> Job
Go from the first line to the line with "return flat.reshape(-1, 2)" and return those lines verbatim, ends included.

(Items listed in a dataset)
↓↓↓
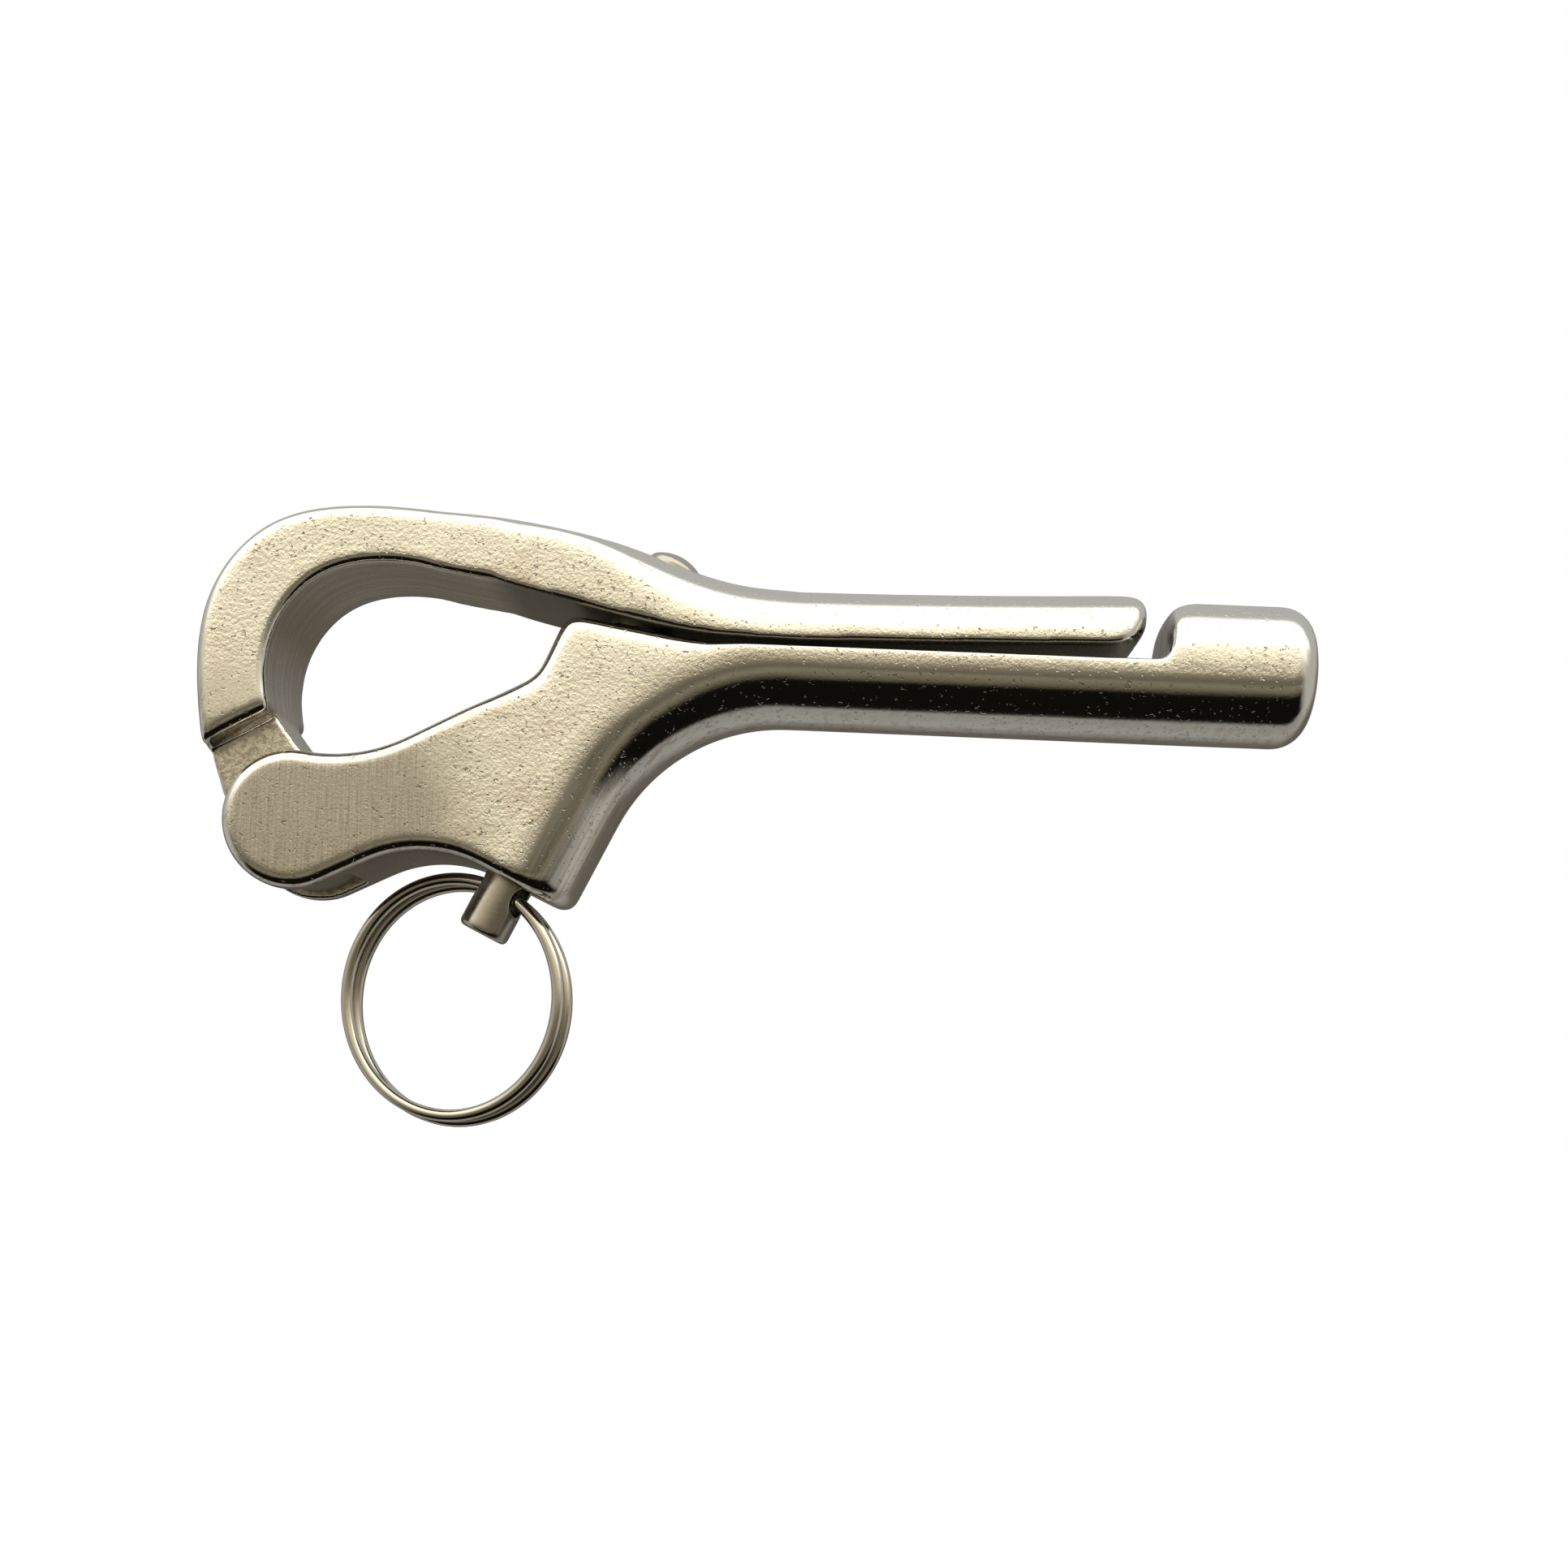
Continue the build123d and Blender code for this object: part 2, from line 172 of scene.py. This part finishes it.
def edge_pairs(mesh):
    """Vertex numbers at the ends of every edge."""
    flat = np.zeros(len(mesh.edges) * 2, np.int64)
    mesh.edges.foreach_get("vertices", flat)
    return flat.reshape(-1, 2)


def relax(points, pairs, weight, passes):
    """Moves each point towards the mean of its neighbours, by its weight, this many times."""
    count = len(points)
    first, second = pairs[:, 0], pairs[:, 1]
    neighbours = np.bincount(pairs.ravel(), minlength=count)
    for _ in range(passes):
        mean = np.empty_like(points)
        for k in range(3):
            total = np.bincount(first, points[second, k], count)
            total += np.bincount(second, points[first, k], count)
            mean[:, k] = total / neighbours
        points = points + (mean - points) * weight[:, None]
    return points


def ramp(value, low, high):
    """0 below low, 1 above high, smooth between."""
    t = np.clip((value - low) / (high - low), 0, 1)
    return t * t * (3 - 2 * t)


def smooth_shading(mesh):
    """All faces shade smoothly."""
    mesh.polygons.foreach_set("use_smooth", np.ones(len(mesh.polygons), bool))
    mesh.update()


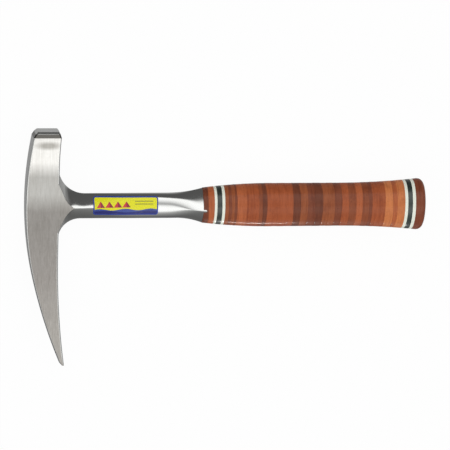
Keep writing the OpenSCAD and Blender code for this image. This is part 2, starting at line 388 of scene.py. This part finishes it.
headShape = {
    "pollReach": 62.3,
    "pickReach": 134.3,
    "halfThick": 11,
    "pointHalf": 1.2,
    "pointWidth": 1.6,
    "taperStart": 30,
    "crownPoll": 296,  # radii of the crown's curve: over the poll, the pick's root and the pick's end
    "crownPick": 271,
    "crownOpen": 431,
    "crownBend": 57,
    "blunt": 3,
    "bluntPart": 0.7,
    "depth": 26.9,
    "bellyRadius": 685,
    "bellyStart": 39.5,
    "flare": 1.9,
    "edge": 1.6,
    "bevel": 2.6,  # inset of the bevel round the striking face, its length, and where it bends
    "bevelLength": 4.7,
    "bevelBend": (0.62, 0.46),
    "cornerPoints": 9,
    "slices": 150,
    "bevelSlices": 16,
}
shankShape = {
    "halfHeight": 10.4,
    "halfThick": 6,
    "webTop": 21.6,
    "webBottom": 17.9,
    "ridgeStart": 92,
    "ridgeEnd": 24,
    "ridgeRise": 4.3,
    "ridgeLead": 1.8,
    "ridgePower": 1.2,
    "sweepStart": 41,
    "sweepRadius": 11.5,
    "guardStart": 115,
    "guardStartZ": 98,
    "guardStartLow": 122,
    "guardPowerZ": 1.6,
    "guardPower": 1.18,  # the guard draws to a ridge, so the leather stands proud of its flanks
    "guardLead": 1.1,
    "guardShift": (118, -2.6),  # where the guard's ridge starts to drop, and how far
    "power": (2.4, 2.2),
    "step": 0.006,
    "cheekEnd": 60,
    "tongue": 2.6,  # a lip of steel over the first washer, at the ridge
    "tongueHalf": 1.9,
    "tongueProud": 0.55,
    "tongueRun": 3,
    "points": 128,
    "slices": 160,
}


def openCrown(d):
    # the pick's crown past its bend, on a larger radius
    h = headShape
    bend = math.asin(h["crownBend"] / h["crownPick"])
    along = math.asin(math.sin(bend) + (d - h["crownBend"]) / h["crownOpen"])
    rise = filletRise(h["crownBend"], h["crownPick"])
    return rise + h["crownOpen"] * (math.cos(bend) - math.cos(along))


def crownX(y):
    h = headShape
    if y > 0:
        return filletRise(y, h["crownPoll"])
    if -y < h["crownBend"]:
        return filletRise(-y, h["crownPick"])
    return openCrown(-y) + h["bluntPart"] * filletRise(-y - h["pickReach"] + h["blunt"], h["blunt"])


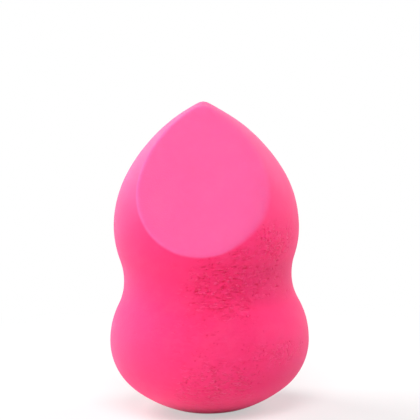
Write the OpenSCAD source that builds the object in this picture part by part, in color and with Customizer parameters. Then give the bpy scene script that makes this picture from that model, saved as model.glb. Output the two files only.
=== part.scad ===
// Makeup blending sponge: one piece of soft foam, shaped like a gourd,
// with a slanted flat cut for pressing and an edge for fine work.
// The gourd is turned about Z. Its outline stands upright at three rings,
// the widest of the base, the narrowest of the waist and the widest of the
// crown. Arcs that meet with no corner lead from ring to ring, up to the
// nose at the tip and down to the dome that the flat foot is ground on.
// The cut faces -Y. The origin is the centre of the foot.

/* [Height] */
// Height of the base's widest ring over the foot
base_rise = 14.2; // [12.5:0.1:16]
// Height of the waist over the base's ring
waist_rise = 12.8; // [10:0.2:16]
// Height of the crown's widest ring over the waist
crown_rise = 10; // [8:0.5:13]
// Height of the tip over the crown's ring
tip_rise = 25; // [22:0.5:30]

/* [Girth] */
// Diameter of the base's widest ring, the widest of the whole sponge
base_d = 40; // [37:0.5:46]
// Depth by which the waist lies inside the base's ring, at one side
waist_inset = 3.2; // [1:0.1:5]
// Swell of the crown's ring beyond the waist, at one side
crown_swell = 1.7; // [0.6:0.1:4]

/* [Tip and foot] */
// Radius of the small round nose at the tip
nose_r = 2; // [1:0.1:4]
// Diameter of the flat foot that the sponge stands on
foot_d = 11; // [8:0.5:16]

/* [Slanted cut] */
// Angle that the cut leans back from upright
cut_tilt = 30; // [27:1:36]
// Distance from the axis to the cut, at the tip's height
cut_lead = 1.8; // [1:0.1:4]

/* [Fullness] */
// Arc under the base's ring, as a share of that ring's height
base_under_share = 0.85; // [0.6:0.01:0.93]
// Arc over the base's ring, as a share of the bend from base to waist
base_over_share = 0.6; // [0.4:0.01:0.75]
// Arc under the crown's ring, as a share of the bend from waist to crown
crown_under_share = 0.6; // [0.4:0.01:0.75]
// Arc over the crown's ring, as a share of the arc that would reach the nose alone
crown_over_share = 0.85; // [0.7:0.01:0.98]
// Long arc of the shoulder, as a share of that same arc
shoulder_share = 1.3; // [1.1:0.05:2]

/* [Hidden] */
$fn = 120;
// Most degrees that one straight stretch of an arc turns through
arc_step = 3;
foam_pink = [0.98, 0.33, 0.57];

waist_z = base_rise + waist_rise;
crown_z = waist_z + crown_rise;
body_h = crown_z + tip_rise;
base_r = base_d / 2;
waist_r = base_r - waist_inset;
crown_r = waist_r + crown_swell;
foot_r = foot_d / 2;

// The rings and ends of the outline, each as [distance from the axis, height]
tip = [0, body_h];
crown_ring = [crown_r, crown_z];
waist_ring = [waist_r, waist_z];
base_ring = [base_r, base_rise];
foot_edge = [foot_r, 0];
foot_centre = [0, 0];

// A point at a distance from one point, in the direction of another
function toward(from, to, distance) = from + distance * (to - from) / norm(to - from);

// Centre of a longer arc that goes round two others and meets both with no
// corner. It is on the left of the way from the first centre to the second.
function arc_over(first_c, first_r, second_c, second_r, radius) =
    let (
        span = norm(second_c - first_c),
        way = (second_c - first_c) / span,
        near = radius - first_r,
        far = radius - second_r,
        run = (near * near - far * far + span * span) / (2 * span)
    )
    first_c + run * way + sqrt(near * near - run * run) * [-way.y, way.x];

// What the radii of two arcs add up to that bend from one upright ring to
// another, the first arc swelling and the second one hollow
function bend_r(wide, narrow) =
    let (step = wide.x - narrow.x, climb = wide.y - narrow.y)
    (step * step + climb * climb) / (2 * step);

// Direction of a vector, and the shorter turn from one vector to another
function heading(v) = atan2(v.y, v.x);
function turn(from, to) =
    let (raw = heading(to) - heading(from))
    raw > 180 ? raw - 360 : raw < -180 ? raw + 360 : raw;

// Points along an arc about a centre, up to its end but without it, because
// the next stretch starts there
function arc(centre, from, to) =
    let (
        radius = norm(from - centre),
        start = heading(from - centre),
        sweep = turn(from - centre, to - centre),
        steps = ceil(abs(sweep) / arc_step)
    )
    [for (i = [0 : steps - 1])
        let (a = start + sweep * i / steps)
        centre + radius * [cos(a), sin(a)]];

// Tip to crown. One arc alone could rise from the crown's ring to the nose.
// The real shoulder is fuller low down and straighter higher up, so a
// tighter arc leaves the ring and a longer one goes on to the nose.
nose_c = tip - [0, nose_r];
nose_rise = tip_rise - nose_r;
lone_r = (crown_r * crown_r + nose_rise * nose_rise - nose_r * nose_r)
    / (2 * (crown_r - nose_r));
crown_over_r = crown_over_share * lone_r;
crown_over_c = crown_ring - [crown_over_r, 0];
shoulder_r = shoulder_share * lone_r;
shoulder_c = arc_over(crown_over_c, crown_over_r, nose_c, nose_r, shoulder_r);
nose_end = toward(shoulder_c, nose_c, shoulder_r);
shoulder_end = toward(shoulder_c, crown_over_c, shoulder_r);

// Crown to waist: a swelling arc, then a hollow one
crown_bend_r = bend_r(crown_ring, waist_ring);
crown_under_r = crown_under_share * crown_bend_r;
crown_under_c = crown_ring - [crown_under_r, 0];
waist_over_c = waist_ring + [crown_bend_r - crown_under_r, 0];
crown_turn = toward(crown_under_c, waist_over_c, crown_under_r);

// Waist to base: a hollow arc, then a swelling one
base_bend_r = bend_r(base_ring, waist_ring);
base_over_r = base_over_share * base_bend_r;
base_over_c = base_ring - [base_over_r, 0];
waist_under_c = waist_ring + [base_bend_r - base_over_r, 0];
base_turn = toward(base_over_c, waist_under_c, base_over_r);

// Base to foot: an arc under the ring, then a dome whose centre is on the
// axis. The dome passes through the foot's edge and meets the arc with no
// corner, which leaves one height for its centre.
base_under_r = base_under_share * base_rise;
base_under_c = base_ring - [base_under_r, 0];
dome_gap = base_rise * base_rise - base_under_r * base_under_r;
dome_term = foot_r * foot_r - dome_gap - base_under_c.x * base_under_c.x;
dome_root = sqrt(dome_term * dome_term + 4 * foot_r * foot_r * dome_gap);
dome_c = [0, (base_under_r * dome_root - base_rise * dome_term) / (2 * dome_gap)];
dome_r = norm(dome_c - foot_edge);
dome_end = toward(dome_c, base_under_c, dome_r);

// Half of the gourd's outline, from the foot up the side to the tip
module outline() {
    polygon(concat(
        [foot_centre],
        arc(dome_c, foot_edge, dome_end),
        arc(base_under_c, dome_end, base_ring),
        arc(base_over_c, base_ring, base_turn),
        arc(waist_under_c, base_turn, waist_ring),
        arc(waist_over_c, waist_ring, crown_turn),
        arc(crown_under_c, crown_turn, crown_ring),
        arc(crown_over_c, crown_ring, shoulder_end),
        arc(shoulder_c, shoulder_end, nose_end),
        arc(nose_c, nose_end, tip),
        [tip]
    ));
}

// Everything in front of the slanted cut
module cut_away() {
    translate([0, -cut_lead, body_h])
        rotate([-cut_tilt, 0, 0])
            translate([-body_h, -2 * body_h, -2 * body_h])
                cube([2 * body_h, 2 * body_h, 4 * body_h]);
}

// The sponge, ground to a gourd from one block and then cut
module foam_body() {
    color(foam_pink)
        difference() {
            rotate_extrude()
                outline();
            cut_away();
        }
}

foam_body();
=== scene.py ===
import math

import bpy
from bpy.props import FloatProperty, FloatVectorProperty, PointerProperty
from mathutils import Matrix, Vector


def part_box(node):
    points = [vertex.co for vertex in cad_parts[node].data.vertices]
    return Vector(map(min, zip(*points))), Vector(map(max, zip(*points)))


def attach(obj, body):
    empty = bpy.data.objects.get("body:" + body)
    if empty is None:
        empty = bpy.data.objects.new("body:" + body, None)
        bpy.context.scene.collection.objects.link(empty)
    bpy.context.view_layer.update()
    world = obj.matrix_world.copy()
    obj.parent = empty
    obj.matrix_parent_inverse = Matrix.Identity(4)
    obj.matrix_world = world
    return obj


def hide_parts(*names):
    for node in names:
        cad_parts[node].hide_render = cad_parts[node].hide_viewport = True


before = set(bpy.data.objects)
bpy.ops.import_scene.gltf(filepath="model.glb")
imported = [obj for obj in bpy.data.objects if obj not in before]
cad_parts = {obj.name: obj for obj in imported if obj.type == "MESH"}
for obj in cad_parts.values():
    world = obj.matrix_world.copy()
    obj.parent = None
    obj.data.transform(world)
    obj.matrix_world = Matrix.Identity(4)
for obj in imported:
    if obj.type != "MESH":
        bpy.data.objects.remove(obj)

bl_info = {
    "name": "Makeup Sponge",
    "version": (1, 0, 0),
    "blender": (4, 5, 0),
    "location": "View3D > Sidebar > Makeup Sponge",
    "description": "Makes a gourd-shaped foam makeup sponge with a slanted cut, on a studio floor",
    "category": "Object",
}

MM = 0.001
NODE = "foam_body"
CAD_LOW, CAD_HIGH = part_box(NODE)
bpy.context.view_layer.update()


# Sizes, colours and lights that a user would change


class FoamShape(bpy.types.PropertyGroup):
    """Sizes of the gourd, its foot and the slanted cut"""

    base_d: FloatProperty(
        name="Base diameter", description="Widest ring of the base, and of the whole sponge",
        default=CAD_HIGH.x - CAD_LOW.x, unit="LENGTH")
    height: FloatProperty(
        name="Height", description="From the flat foot to the tip",
        default=CAD_HIGH.z - CAD_LOW.z, unit="LENGTH")
    base_rise: FloatProperty(
        name="Base rise", description="Height of the base's widest ring",
        default=14.2 * MM, unit="LENGTH")
    waist_rise: FloatProperty(
        name="Waist rise", description="Height of the waist over the base's ring",
        default=12.8 * MM, unit="LENGTH")
    crown_rise: FloatProperty(
        name="Crown rise", description="Height of the crown's widest ring over the waist",
        default=10 * MM, unit="LENGTH")
    waist_inset: FloatProperty(
        name="Waist inset", description="Depth of the waist inside the base's ring, at one side",
        default=3.2 * MM, unit="LENGTH")
    crown_swell: FloatProperty(
        name="Crown swell", description="Swell of the crown's ring beyond the waist, at one side",
        default=1.7 * MM, unit="LENGTH")
    nose_r: FloatProperty(
        name="Nose radius", description="Radius of the small round nose at the tip",
        default=2 * MM, unit="LENGTH")
    foot_d: FloatProperty(
        name="Foot diameter", description="Diameter of the flat foot",
        default=11 * MM, unit="LENGTH")
    cut_tilt: FloatProperty(
        name="Cut tilt", description="Angle that the cut leans back from upright",
        default=math.radians(30), subtype="ANGLE")
    cut_lead: FloatProperty(
        name="Cut lead", description="Distance from the axis to the cut, at the tip's height",
        default=1.8 * MM, unit="LENGTH")
    base_under_share: FloatProperty(
        name="Arc under the base", description="Share of the height of the base's ring",
        default=0.85, min=0.6, max=0.93)
    base_over_share: FloatProperty(
        name="Arc over the base", description="Share of the bend from base to waist",
        default=0.6, min=0.4, max=0.75)
    crown_under_share: FloatProperty(
        name="Arc under the crown", description="Share of the bend from waist to crown",
        default=0.6, min=0.4, max=0.75)
    crown_over_share: FloatProperty(
        name="Arc over the crown", description="Share of the arc that would reach the nose alone",
        default=0.85, min=0.7, max=0.98)
    shoulder_share: FloatProperty(
        name="Shoulder arc", description="Share of the arc that would reach the nose alone",
        default=1.3, min=1.1, max=2)


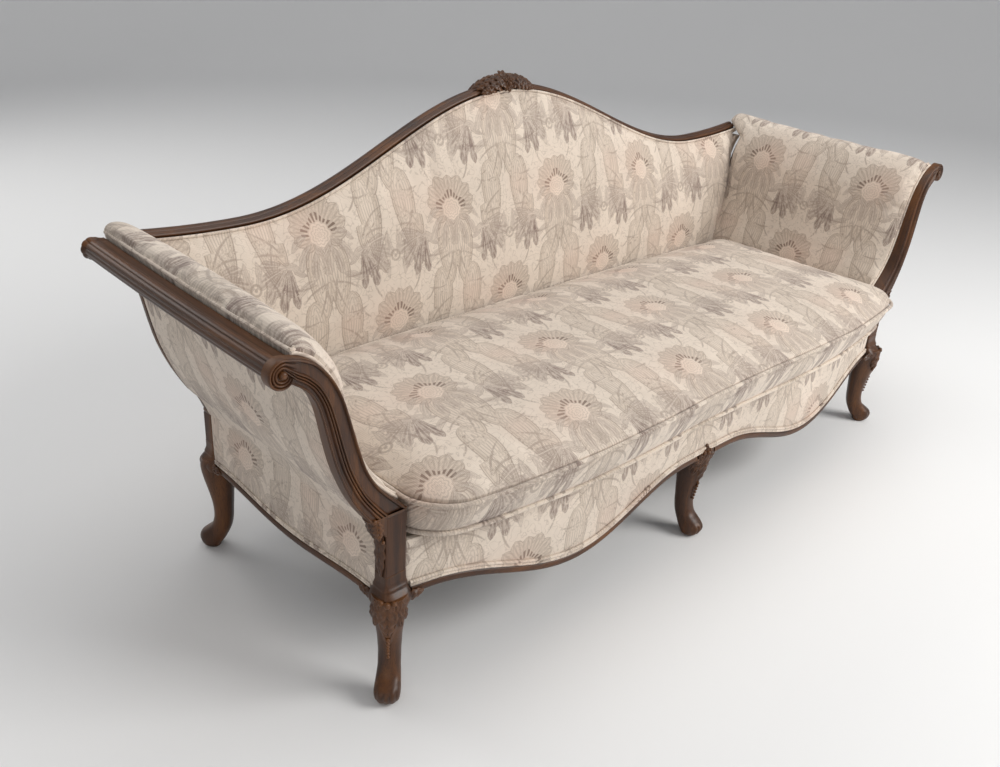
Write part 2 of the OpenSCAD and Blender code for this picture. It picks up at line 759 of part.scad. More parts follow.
↑↑↑
> Response
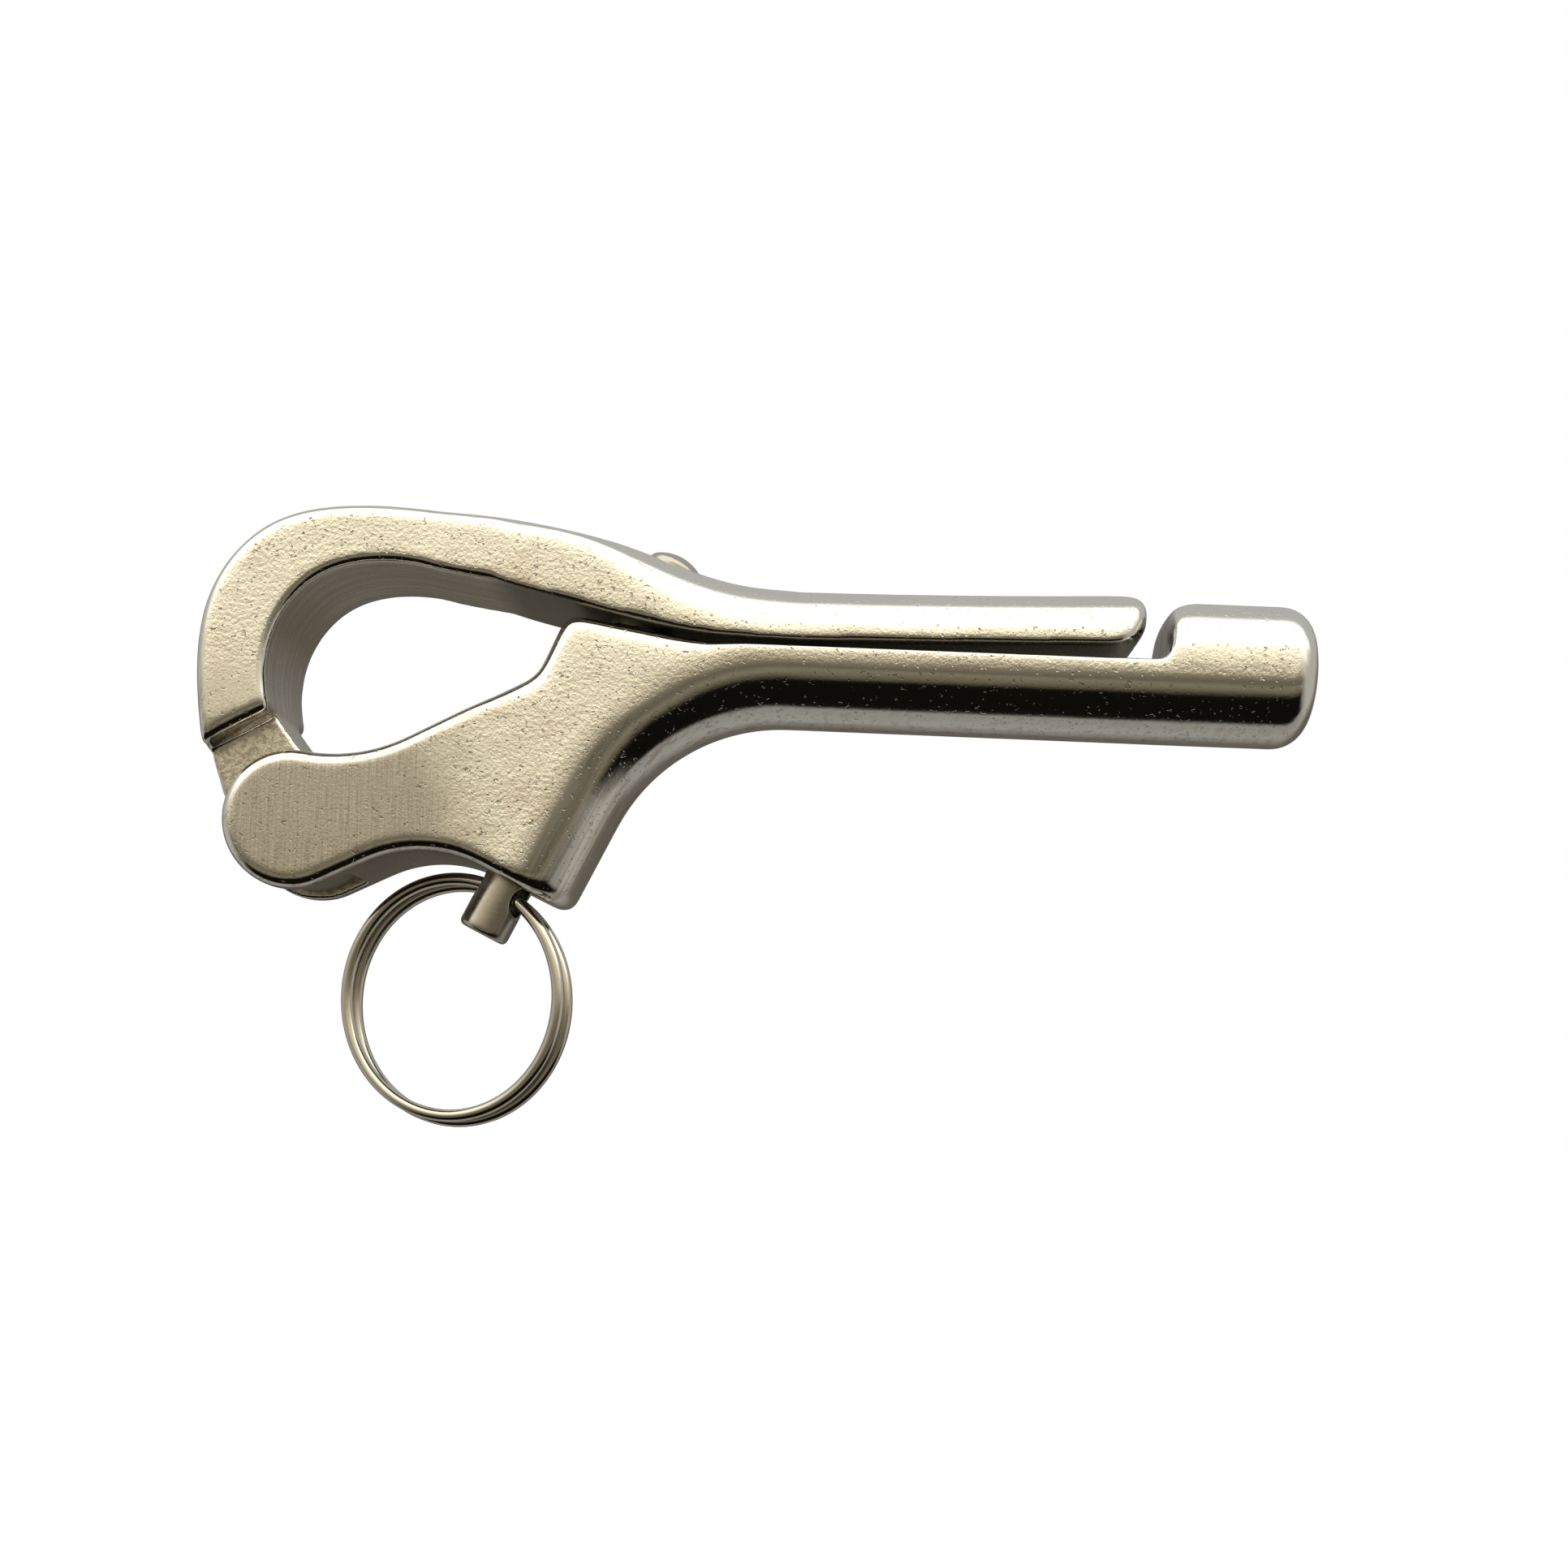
Continue the build123d and Blender code for this object: part 2, from line 172 of scene.py. This part finishes it.
def edge_pairs(mesh):
    """Vertex numbers at the ends of every edge."""
    flat = np.zeros(len(mesh.edges) * 2, np.int64)
    mesh.edges.foreach_get("vertices", flat)
    return flat.reshape(-1, 2)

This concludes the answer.